I'm born Guesser but evolved into an Asker. However, it depended on whether I was the requester or not; if I wanted to invite someone, I would try to avoid putting them in a position where they had to say "no". However, I didn't mind saying "no" myself.

I would argue with other people that it's impolite to put them in such a position as they may not like to decline.

After discussing it openly with friends and family, I realized that it was okay to say no and people wouldn't mind. This changed me into an asker.

What's funny is that my parents were askers. I guess being introverted made me more of a guesser initially.

gwbas1c - 16 hours ago

I think it requires emotional intelligence to know if you should ask or guess.

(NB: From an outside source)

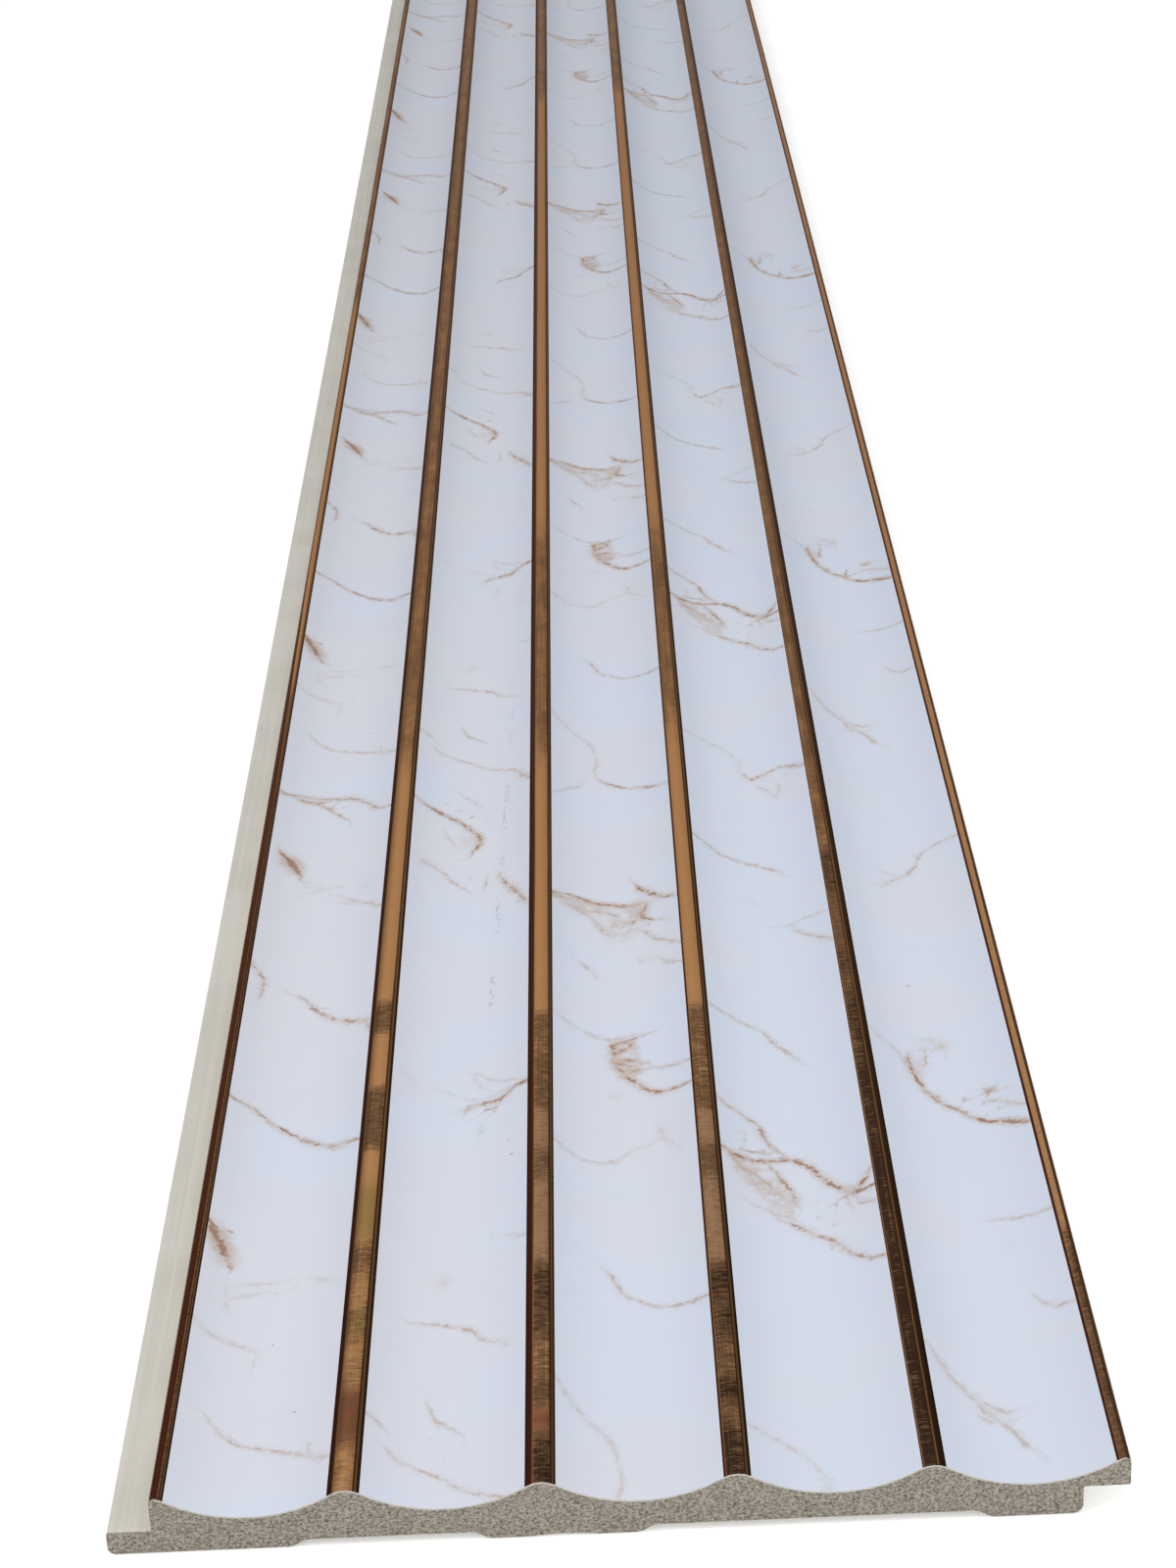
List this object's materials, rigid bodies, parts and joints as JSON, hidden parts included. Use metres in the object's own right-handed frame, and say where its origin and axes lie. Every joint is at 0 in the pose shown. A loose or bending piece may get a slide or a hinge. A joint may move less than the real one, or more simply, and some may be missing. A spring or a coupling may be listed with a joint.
{
  "type": "wall panel",
  "caption": "Long thin foamed polystyrene wall panel with concave flutes between rounded ridges, a tongue along one side and a rebated lip along the other.",
  "frame": {"origin": "under the middle of the overall width and length, level with the back pads", "axes": "+X across the panel from the tongue to the lip, +Y along its length, +Z out of the decorated face"},
  "size_m": [0.157, 2.9, 0.01],
  "materials": {
    "printed_foam": "satin white stone print in the flutes, copper foil on the ridges, bare beige foam where it is sawn"
  },
  "bodies": {
    "root": {"panel": "printed_foam"}
  },
  "joints": []
}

I've encountered a few people that just won't stop asking for unreasonable things, and it destroys the relationship very quickly, because they just won't take no for an answer. I also have one child that I used to have to firmly say "stop asking for things" once it would get out of hand.

But those are extremes in ask vs guess.

hekkle - 16 hours ago

I don't necessarily think it is how you were brought up, and probably more to do with personality. As an introvert, I don't have the talk time to continuously put out feelers, I just gotta ask.

Paracompact - 16 hours ago

I am timid: I conduct myself like a Guesser, and treat others' requests as though they are Askers.

CrzyLngPwd - 17 hours ago

Labelling people this way is a blunt instrument.